►

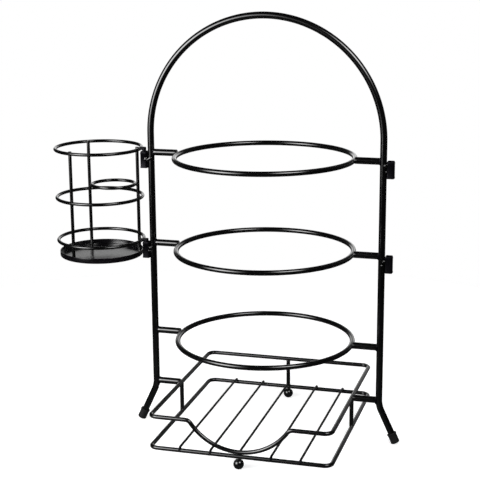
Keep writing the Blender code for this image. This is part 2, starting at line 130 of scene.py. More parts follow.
# The coat makes a grid wire look this thick. Its ends are pressed down over the frame, at these distances in
# millimetres beyond the frame's axis and down from the wire's height. The middle wire ends under the dip, so it
# stays straight, and its spot welds sit at a share of the frame's half depth.
GRID_COATED_R = 1.38 * MM
GRID_FRONT_END = ((-1.6, 0.0), (-0.4, 0.25), (0.6, 0.7), (1.5, 1.4), (2.2, 2.3), (2.5, 3.2))
GRID_BACK_END = ((-1.6, 0.0), (-0.6, 0.2), (0.2, 0.6), (0.8, 1.1), (1.2, 1.6))
STRAIGHT_WIRE = 3
STRAIGHT_SPOT = 0.985

# Ball feet: the angle at which the neck starts, and the neck's radii and heights from the ball's top
BALL_NECK_START = math.radians(66)
BALL_NECK = ((2.45 * MM, -0.30 * MM), (2.40 * MM, 0.5 * MM))
BALL_WELD_R = 2.3 * MM

# Pockets: round of the cut edges, how far the inner face sits in the gap to the leg, the wall's faint recess as
# depth and height, and how far the mouth draws in
POCKET_EDGE = 0.4 * MM
POCKET_SINK = 0.2 * MM
POCKET_RECESS = ((0.0, 0.9 * MM), (0.28 * MM, 1.9 * MM),
                 (0.28 * MM, POCKET_HEIGHT - 3.3 * MM), (0.0, POCKET_HEIGHT - 2.7 * MM))
POCKET_DRAW_IN = 0.60 * MM

# Pan: shares of the radius at which its bottom has rings of points
PAN_RINGS = (0.0, 0.3, 0.6, 0.85)

# Hooks: start beyond the ring's axis, outer and inner bend, corners at the tip, and round of the edges
HOOK_START = 1.0 * MM
HOOK_BEND_R = 0.9 * MM
HOOK_INNER_R = 0.6 * MM
HOOK_TIP = 0.4 * MM
HOOK_EDGE = 0.35 * MM

# Welds round a bar's end: how far the toes reach along the wire, and up the bar
LEG_WELD = {"spread": 1.25 * MM, "reach": 0.45 * MM}
RING_WELD = {"spread": 0.55 * MM, "reach": 0.35 * MM}
RISER_WELD = {"spread": 0.6 * MM, "reach": 0.5 * MM}
BALL_WELD = {"spread": 0.5 * MM, "reach": 0.2 * MM}
# The toes reach round a wire to this share of its radius
WELD_SIDE = 0.74
# Shares along a weld's section at which it has points
WELD_SECTION = (0.0, 0.15, 0.3, 0.45, 0.6, 0.75, 0.9, 1.0)

# Bars end in their welds, at these shares of the radius of the wire or rod that they meet
STUB_RING_END = 0.78
STUB_LEG_END = 0.90
RISER_END = 0.88
GRID_END = 0.6

# Flanks, the welds in the corners beside a stub's leg end: back from the leg's axis, out and down from the stub's
FLANK_BACK, FLANK_OUT, FLANK_DOWN = 3.4 * MM, 2.6 * MM, 0.2 * MM
FLANK_R, FLANK_HALF_HEIGHT = 1.65 * MM, 3.9 * MM

# Spot welds: half sizes along X, Y and Z
GRID_SPOT = (1.7 * MM, 1.4 * MM, 0.9 * MM)
GRID_SPOT_DOWN = GRID_WIRE_R * 0.75
UPRIGHT_SPOT = (1.1 * MM, 1.9 * MM, 1.7 * MM)
DIVIDER_SPOT = (1.1 * MM, 1.8 * MM, 1.6 * MM)
HOOK_SPOT = (1.2 * MM, 1.2 * MM, 1.2 * MM)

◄

--- AIM OF THE TASK ---
Write out all the data again, exactly as it appears.

--- TASK RESULT ---
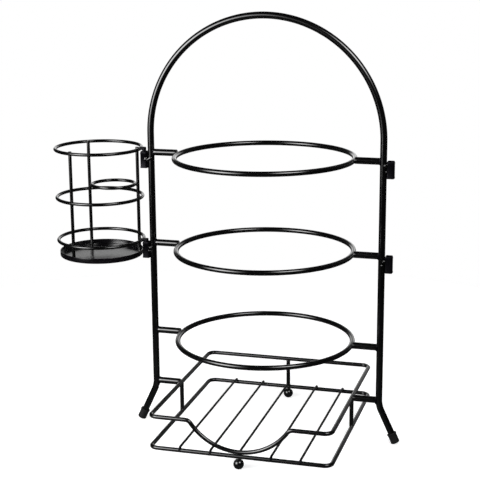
Keep writing the Blender code for this image. This is part 2, starting at line 130 of scene.py. More parts follow.
# The coat makes a grid wire look this thick. Its ends are pressed down over the frame, at these distances in
# millimetres beyond the frame's axis and down from the wire's height. The middle wire ends under the dip, so it
# stays straight, and its spot welds sit at a share of the frame's half depth.
GRID_COATED_R = 1.38 * MM
GRID_FRONT_END = ((-1.6, 0.0), (-0.4, 0.25), (0.6, 0.7), (1.5, 1.4), (2.2, 2.3), (2.5, 3.2))
GRID_BACK_END = ((-1.6, 0.0), (-0.6, 0.2), (0.2, 0.6), (0.8, 1.1), (1.2, 1.6))
STRAIGHT_WIRE = 3
STRAIGHT_SPOT = 0.985

# Ball feet: the angle at which the neck starts, and the neck's radii and heights from the ball's top
BALL_NECK_START = math.radians(66)
BALL_NECK = ((2.45 * MM, -0.30 * MM), (2.40 * MM, 0.5 * MM))
BALL_WELD_R = 2.3 * MM

# Pockets: round of the cut edges, how far the inner face sits in the gap to the leg, the wall's faint recess as
# depth and height, and how far the mouth draws in
POCKET_EDGE = 0.4 * MM
POCKET_SINK = 0.2 * MM
POCKET_RECESS = ((0.0, 0.9 * MM), (0.28 * MM, 1.9 * MM),
                 (0.28 * MM, POCKET_HEIGHT - 3.3 * MM), (0.0, POCKET_HEIGHT - 2.7 * MM))
POCKET_DRAW_IN = 0.60 * MM

# Pan: shares of the radius at which its bottom has rings of points
PAN_RINGS = (0.0, 0.3, 0.6, 0.85)

# Hooks: start beyond the ring's axis, outer and inner bend, corners at the tip, and round of the edges
HOOK_START = 1.0 * MM
HOOK_BEND_R = 0.9 * MM
HOOK_INNER_R = 0.6 * MM
HOOK_TIP = 0.4 * MM
HOOK_EDGE = 0.35 * MM

# Welds round a bar's end: how far the toes reach along the wire, and up the bar
LEG_WELD = {"spread": 1.25 * MM, "reach": 0.45 * MM}
RING_WELD = {"spread": 0.55 * MM, "reach": 0.35 * MM}
RISER_WELD = {"spread": 0.6 * MM, "reach": 0.5 * MM}
BALL_WELD = {"spread": 0.5 * MM, "reach": 0.2 * MM}
# The toes reach round a wire to this share of its radius
WELD_SIDE = 0.74
# Shares along a weld's section at which it has points
WELD_SECTION = (0.0, 0.15, 0.3, 0.45, 0.6, 0.75, 0.9, 1.0)

# Bars end in their welds, at these shares of the radius of the wire or rod that they meet
STUB_RING_END = 0.78
STUB_LEG_END = 0.90
RISER_END = 0.88
GRID_END = 0.6

# Flanks, the welds in the corners beside a stub's leg end: back from the leg's axis, out and down from the stub's
FLANK_BACK, FLANK_OUT, FLANK_DOWN = 3.4 * MM, 2.6 * MM, 0.2 * MM
FLANK_R, FLANK_HALF_HEIGHT = 1.65 * MM, 3.9 * MM

# Spot welds: half sizes along X, Y and Z
GRID_SPOT = (1.7 * MM, 1.4 * MM, 0.9 * MM)
GRID_SPOT_DOWN = GRID_WIRE_R * 0.75
UPRIGHT_SPOT = (1.1 * MM, 1.9 * MM, 1.7 * MM)
DIVIDER_SPOT = (1.1 * MM, 1.8 * MM, 1.6 * MM)
HOOK_SPOT = (1.2 * MM, 1.2 * MM, 1.2 * MM)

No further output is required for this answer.